Je n’ai pas été joueur. J’ai bien fait puisque ce genre de courbe n’est pas (encore)
au programme de la machine. Le troupeau roule maintenant plein sud à 90 km/h,
un panneau annonce « Orly : fluide »
et au tableau de bord le petit volant vert indique le bon fonctionnement du pilotage automatique. La sensation est
la même qu’à l’avant du wagon de tête d’un métro automatique, en moins rassurant. Après tout, ce machin est aussi un régulateur de vitesse intelligent qui maintient non seulement le cap mais
aussi la distance de sécurité. Conduis-je ?
Réponse un peu plus tard, quand clignote entre les compteurs la petite tasse signalant – toutes les deux heures – qu’il est temps de faire une pause. Dormais-je éveillé ? Il me faut un gros effort mental pour déconnecter l’automatisme, sortir
du flux, guider la voiture jusqu’à l’aire
de repos et freiner à temps pour ne
pas grimper sur le trottoir. Je suis sidéré, littéralement abruti, comme si l’auto avait pris possession de mon système nerveux. Encore deux heures de ce régime et, dans le meilleur des cas, je continuais jusqu’à Marseille ou la panne sèche. Dans le pire, je m’endormais, sans grande conséquence puisque la voiture sait éviter obstacles
et véhicules, même ceux venant d’en
face. Mais piquer un somme n’est pas au programme, des capteurs me surveillent et auraient sonné le réveil. Et si je ne me réveillais pas ? La classe S se serait rangée toute seule sur le bas-côté. Avec le clignotant puis les feux de détresse.

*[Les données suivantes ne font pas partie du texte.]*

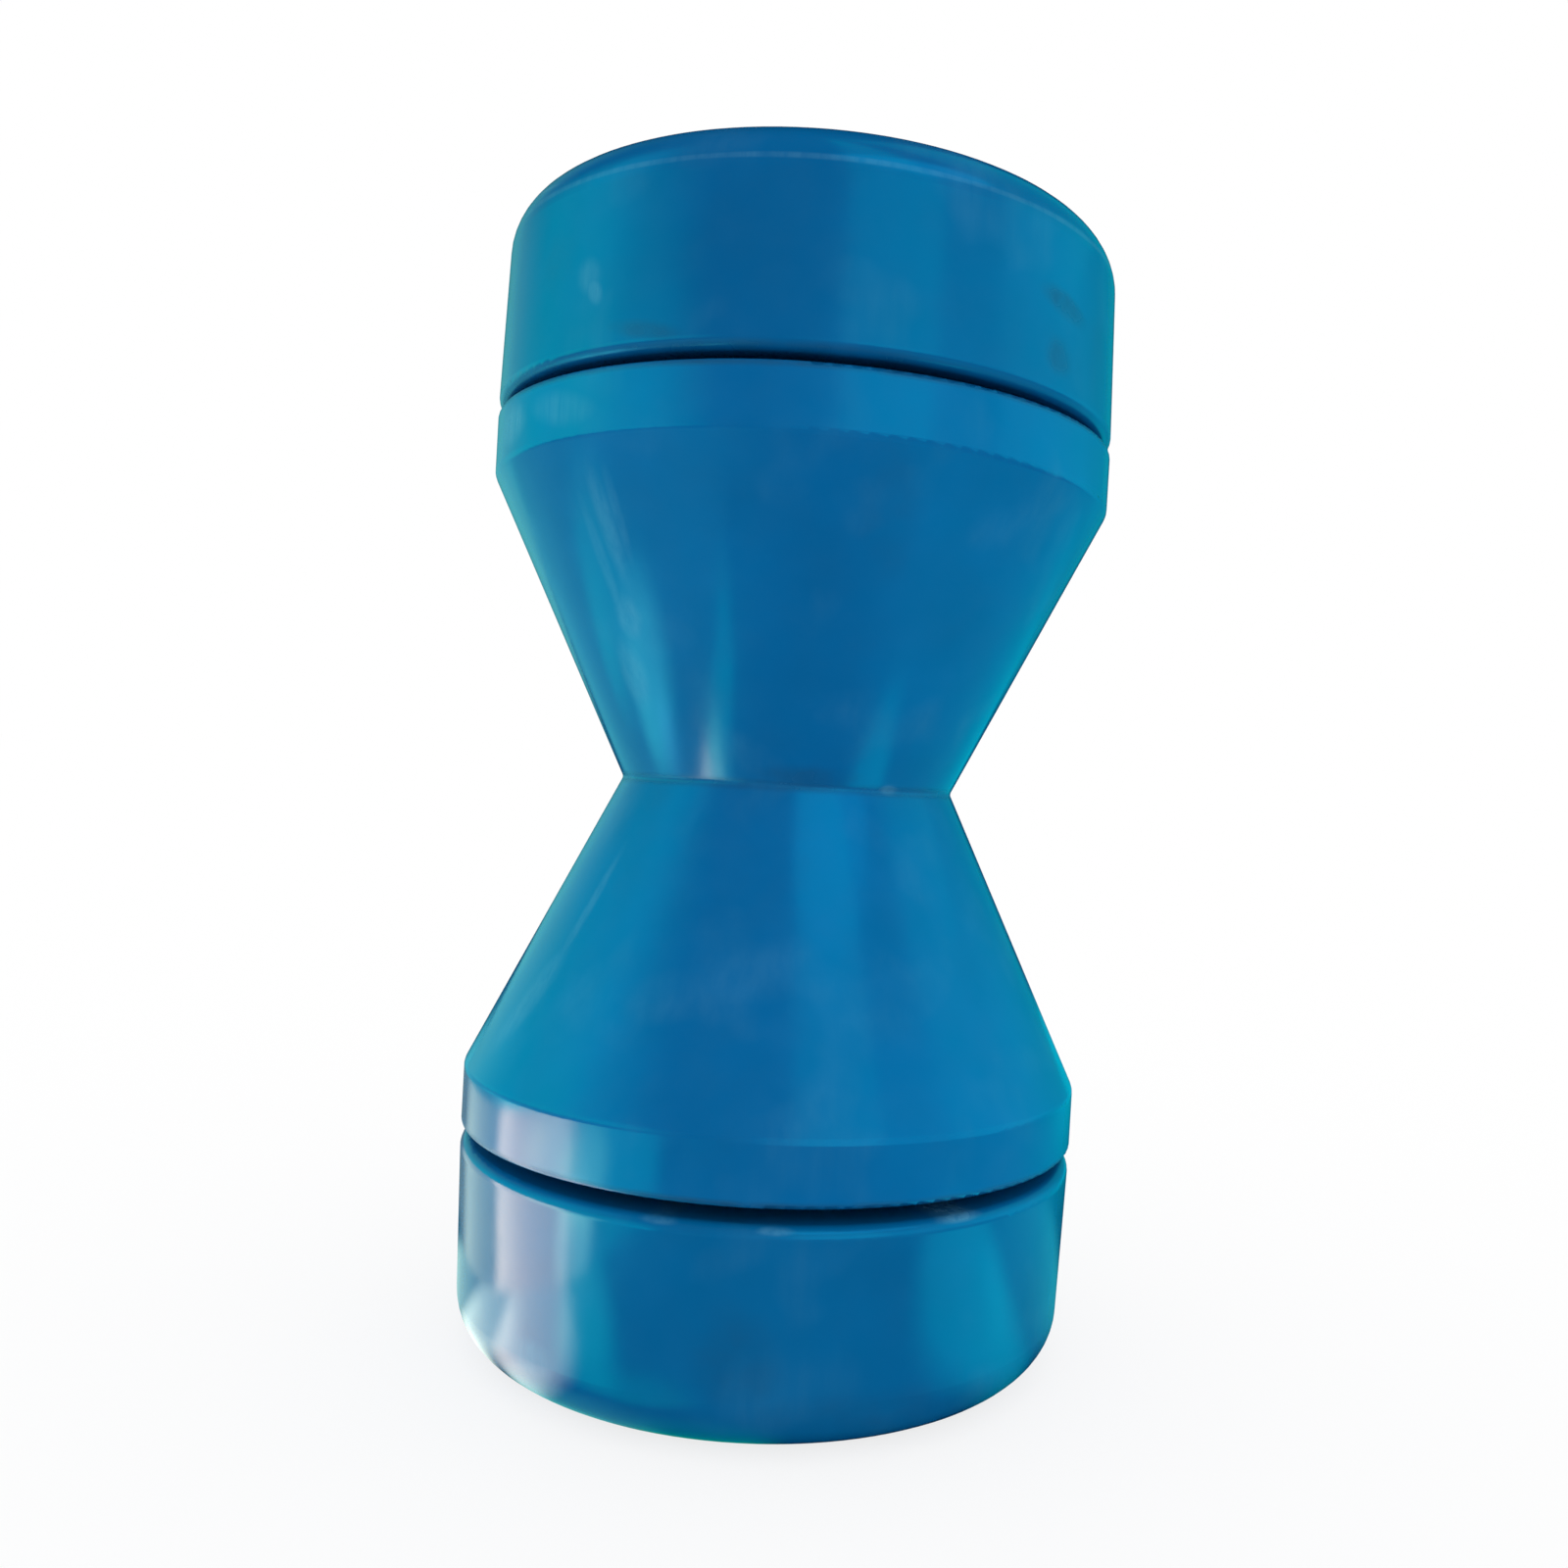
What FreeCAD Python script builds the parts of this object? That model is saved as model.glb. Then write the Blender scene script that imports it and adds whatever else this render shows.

Fin de la blague.
Détection par laser
Et début d’une nouvelle ère : celle de la voiture autonome, ce véhicule capable de transporter un aveugle que Google et les constructeurs nous promettent pour bientôt.
«Tous les problèmes et défis auxquels nous devons faire face aujourd’hui pour faire rouler une voiture autonome seront résolus d’ici à 2020 », a déclaré au salon de l’auto de Francfort, l’automne dernier, Carlos Ghosn, patron de l’alliance Renault-Nissan…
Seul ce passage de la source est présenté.